Tongariro National Park’s northern tracks typically teem with visitors. By contrast, the south-eastern slopes of Mt Ruapehu were quiet when Wilderness visited this starkly beautiful landscape last summer.

Arriving at Mangaehuehu Hut felt like the old days of tramping. A sturdy old hut where just a few locals – some up from Ohakune, a family from Raetihi and two Wellington friends – mingled on a misty evening. Later, when swirling clouds parted and we rushed out to snap the sunset hues on Peretini (Girdlestone) Peak, some pointed to climbing routes they’d tackled previously. These were locals who knew their mountain.

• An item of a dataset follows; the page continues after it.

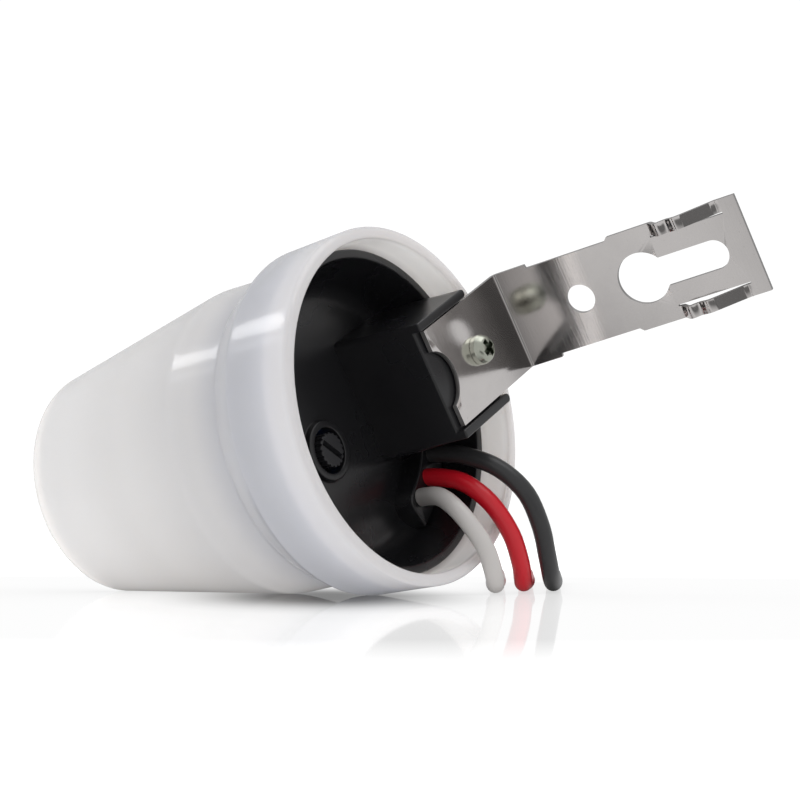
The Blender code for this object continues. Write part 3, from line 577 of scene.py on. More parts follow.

To think just over that peak sat a much bigger, flasher hut with solar lighting, double-glazed windows and gas cookers, full and buzzing with Tongariro Northern Circuit Great Walkers and a hut ranger to manage them. (It will no doubt remain incredibly popular even with no official Great Walk this season.) And that further north the last of hundreds of hikers, a thousand perhaps, of all nationalities, were heading home or to nearby accommodation after a day of tramping over the Tongariro Alpine Crossing. Still more were likely camping out, on Te Araroa. 

But here, on the south-eastern side of Mt Ruapehu, was another, quieter world.

It’s not as if Mangaehuehu Hut is remote, hard to get to or set in a boring landscape no-one would want to visit. From Ohakune Mountain Road, the walk in along the Round the Mountain Track – a gently undulating traverse through a medley of beech forest, subalpine shrubs and tussock, streams, waterfalls and wetlands – takes three hours. Ruapehu’s peaks, Tahurangi and Peretini, loom above. The track is clearly marked.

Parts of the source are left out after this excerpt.